### What the exercise asks
Set down exactly the lines of the listing below, please, beginning with the first and ending with the line that holds "procedural material. It".

— BEGIN Data provided —

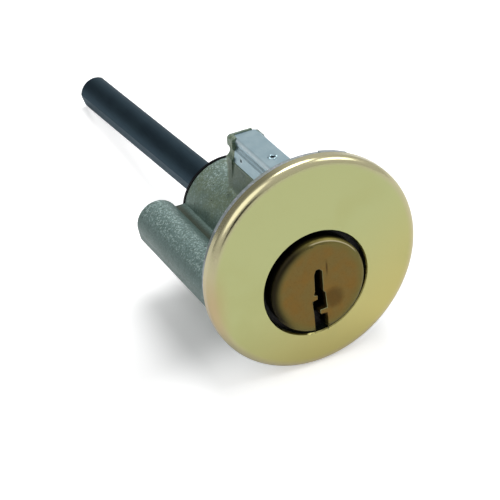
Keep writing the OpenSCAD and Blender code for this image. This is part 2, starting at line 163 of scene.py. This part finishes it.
class Paint:
    """One procedural material. It reads Object coordinates, in metres, so patterns have real sizes."""

    def __init__(self, name):
        self.material = bpy.data.materials.new(name)
        self.material.use_nodes = True
        self.tree = self.material.node_tree
        self.shader = self.tree.nodes["Principled BSDF"]
        self.place = self.add("ShaderNodeTexCoord", {}, {}, "Object")
        self.x, self.y, self.z = self.split(self.place)

    def add(self, kind, settings, inputs, output=0):
        """Adds a node: its settings are set first, then its sockets get numbers, colours or links."""
        node = self.tree.nodes.new(kind)
        for name, setting in settings.items():
            setattr(node, name, setting)
        for name, given in inputs.items():
            self.feed(node.inputs[name], given)
        return Value(self, node.outputs[output])

    def feed(self, socket, given):
        if isinstance(given, Value):
            self.tree.links.new(given.socket, socket)
        elif socket.type == "RGBA":
            socket.default_value = (*given, 1)
        else:
            socket.default_value = given

    def set(self, **sockets):
        """Sets the shader's own sockets: base_color means Base Color."""
        for name, given in sockets.items():
            label = name.replace("_", " ").title().replace("Ior", "IOR")
            self.feed(self.shader.inputs[label], given)

    def split(self, vector):
        return [self.add("ShaderNodeSeparateXYZ", {}, {0: vector}, axis) for axis in "XYZ"]

    def scaled(self, size, stretch, seed):
        """The place in units of size, pulled out along stretch and moved by seed."""
        return self.add("ShaderNodeMapping", {}, {
            "Vector": self.place,
            "Location": (seed, seed * 0.7, -seed),
            "Scale": tuple(1 / (size * s) for s in stretch),
        })

    def noise(self, size, detail=3, rough=0.55, stretch=(1, 1, 1), seed=0):
        """Cloudy noise from 0 to 1, whose patches are about size metres across, pulled out along stretch."""
        return self.add("ShaderNodeTexNoise", {}, {
            "Vector": self.scaled(size, stretch, seed), "Scale": 1, "Detail": detail, "Roughness": rough,
        })

    def grains(self, size, seed=0):
        """Crystals about size metres across, each with its own number from 0 to 1."""
        color = self.add("ShaderNodeTexVoronoi", {}, {"Vector": self.scaled(size, (1, 1, 1), seed), "Scale": 1},
                         "Color")
        return self.split(color)[0]

    def from_axis(self, x=0, z=0):
        """Squared distance to an axis that runs along Y through x and z."""
        return (self.x - x) * (self.x - x) + (self.z - z) * (self.z - z)

    def mix(self, share, first, second):
        """A colour between first and second."""
        settings = {"data_type": "RGBA", "clamp_factor": True}
        return self.add("ShaderNodeMix", settings, {0: share, 6: first, 7: second}, 2)

    def bump(self, height, depth, edge=0):
        """Relief from a height between 0 and 1, depth metres from low to high. Edges look rounded by edge metres."""
        inputs = {"Height": height, "Strength": 1, "Distance": depth}
        if edge:
            inputs["Normal"] = self.add("ShaderNodeBevel", {"samples": 6}, {"Radius": edge})
        self.set(normal=self.add("ShaderNodeBump", {}, inputs))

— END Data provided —

### Output below
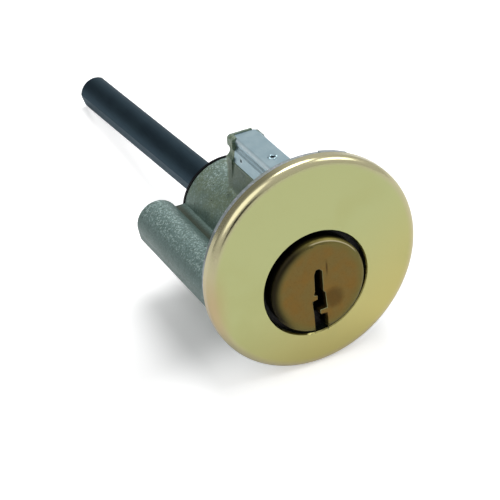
Keep writing the OpenSCAD and Blender code for this image. This is part 2, starting at line 163 of scene.py. This part finishes it.
class Paint:
    """One procedural material. It reads Object coordinates, in metres, so patterns have real sizes."""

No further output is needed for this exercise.